PEN America works tirelessly to defend free expression, support persecuted writers, and promote literary culture. Here are some of the latest ways PEN America is speaking out.
- PEN America is searching for our next CEO. We seek an extraordinary leader, communicator, manager and visionary. Read more about PEN America’s next chapter as discussed at the Annual General Meeting last month.
- PEN America’s Hadar Harris, the managing director of the Washington, D.C. office, was asked to coordinate a delegation of 40 human rights advocates, including some PEN America staff, to attend President Jimmy Carter’s State Funeral at the National Cathedral in Washington D.C., on Jan. 9th 2025. “The fact that the organizers wanted to include the human rights community in this rarified event was another reflection of President Carter walking his values – even now,” said Harris.
- PEN America, in a letter, called on Escambia County, FL School Board to reverse its ban on award-winning author Kyle Lukoff’s book Too Bright to See, a coming of age story that includes an 11-year-old transgender character.
- PEN America called to rescind the policy by the St. Francis Area Schools Board of Education to use the website BookLooks.org, whose main purpose is to flag objectionable content, vet and purchase books, replacing professionals like librarians and educators who are trained in the skill.
- PEN America condemned the extradition of Egyptian-Turkish poet and political activist Abdul Rahman Yusuf Al-Qaradawi by Lebanese authorities to the United Arab Emirates, (UAE) and called for his immediate release.
- In an increasingly hostile digital space, PEN America’s Tat Bellamy-Walker outlined some of the tools available to journalists to shield themselves from online harassment.

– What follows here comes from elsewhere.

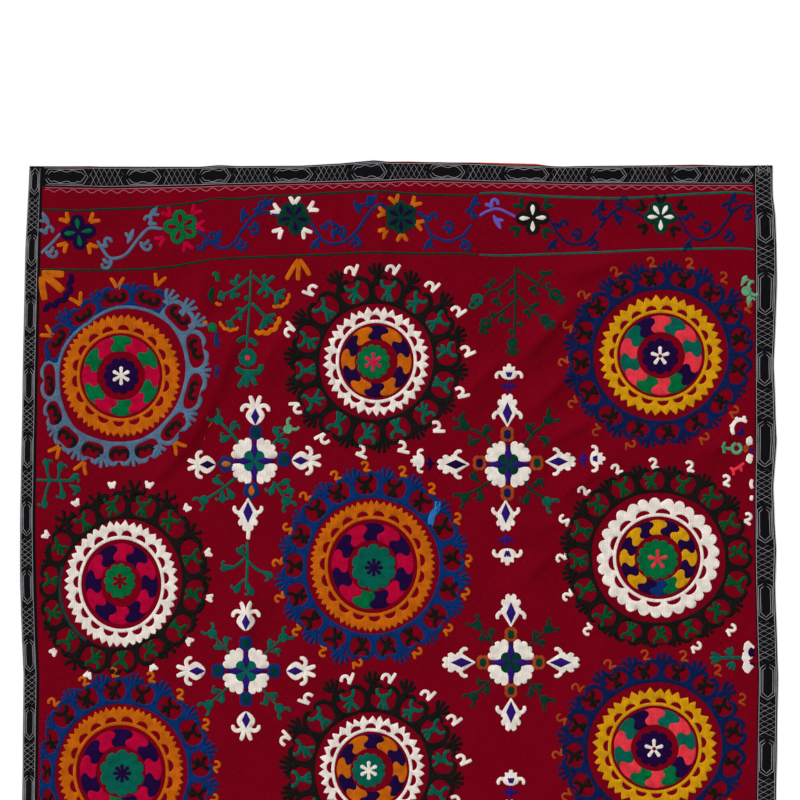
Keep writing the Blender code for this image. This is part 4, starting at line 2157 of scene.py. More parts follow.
@dataclass(frozen=True)
class Rosette:
    """A lobed part round the middle of a form.

    Attributes:
        radius: in squares.
        lobes: number of lobes.
        depth: share of the radius that the notches cut in.
        squash: height over width.
        turn: angle of the first notch from the form's direction, or None to leave the form's direction out.
        level: layers of stitches under it.
        inner: True to take the form's inner thread.
    """

    radius: float
    lobes: int
    depth: float
    squash: float = 1.0
    turn: float | None = 0.0
    level: int = 0
    inner: bool = False

    def sew(self, work: Stitching, local: Frame, thread: Thread) -> None:
        """Stitches the part.

        Args:
            work: gets the stitches.
            local: the form's frame.
            thread: colour.
        """
        turn = 0.0 if self.turn is None else local.angle + self.turn
        outline = lobed(local.origin, self.radius * local.scale, self.lobes, self.depth, self.squash, turn)
        work.patch(outline, thread, level=self.level)


def even(half: Pairs, first: Pairs = (), last: Pairs = ()) -> Pairs:
    """A symmetrical outline from its left half.

    Args:
        half: the left half.
        first: a point on the axis before it.
        last: a point on the axis after it.

    Returns:
        The whole outline.
    """
    return (*first, *half, *last, *((-s, t) for s, t in half[::-1]))


def both(*rows: Row) -> tuple[Row, ...]:
    """Rows on the left side and then on the right one.

    Args:
        *rows: the right side's rows.

    Returns:
        All rows.
    """
    return tuple(
        replace(row, points=tuple((side * s, t) for s, t in row.points)) for side in (-1, 1) for row in rows
    )


def scalloped(steps: int, scallops: int) -> Pairs:
    """A scalloped arc over the form's middle.

    Args:
        steps: number of steps.
        scallops: number of scallops.

    Returns:
        Its points.
    """
    ways = [direction(25 + 130 * j / steps) for j in range(steps + 1)]
    radii = [9.5 + 1.5 * abs(math.sin(math.pi * j * scallops / steps)) for j in range(steps + 1)]
    return tuple((way[0] * radius, way[1] * radius - 6.0) for way, radius in zip(ways, radii))


def lozenge(width: float, foot: float, waist: float, tip: float) -> Pairs:
    """A diamond's outline.

    Args:
        width: half its width.
        foot: place of its foot.
        waist: place of its widest part.
        tip: place of its tip.

    Returns:
        Its points.
    """
    return ((0, foot), (width, waist), (0, tip), (-width, waist))


# The small forms, each drawn in squares with its foot down. The diamonds, drops and dots in the inner thread lie on
# the first thread's stitches and are left out where a mark has no inner thread.
FOOT_MIDDLES = ((-3.4, 0), (0, 0), (3.4, 0))
FOOT_TIPS = ((-5.2, 5.4), (0, 6.8), (5.2, 5.4))
CAP_HALF = ((-5.2, -5.6), (-8.4, -2.6), (-9.4, 2.0), (-6.4, 3.0), (-6.4, 7.4), (-2.8, 7.0), (-1.6, 10.2))
CAP_TOES = [((0, -5.6), (side * 2.0, -1.0), (side * 3.2, 3.4)) for side in (-1, 0, 1)]
CROWN_HALF = (
    (-2.6, -13.0), (-5.6, -8.4), (-8.6, -3.6), (-10.2, 1.0), (-7.8, 3.8), (-10.0, 7.4), (-8.6, 11.2), (-5.6, 10.8),
    (-5.4, 15.0), (-2.4, 17.0), (-0.8, 15.2),
)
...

In a webinar hosted by the National Press Club Journalism Institute, Bellamy-Walker was joined by María Salazar Ferro of The New York Times and Greg Lipper, a D.C.-based litigator specializing in First Amendment and media law.
- PEN America remembered one of the honorees of the 2021 PEN/Barbey Freedom to Write Awardee, Baktash Abtin, three years after his untimely death in Iran’s Evin Prison where they died due to medical neglect.
- In a new PEN Ten interview, PEN America’s Aleah Gatto, spoke to Fiona Davis about her new book, The Stolen Queen, and discussed her background as a journalist, the repatriation of art works, and treatment of women across civilizations and millennia.
- In a new Facts Forward, PEN America’s Mina Haq interviewed Joan Donovan, an award-winning sociologist and founder of the Critical Internet Studies Institute, about her work studying media manipulation, extremism and disinformation campaigns.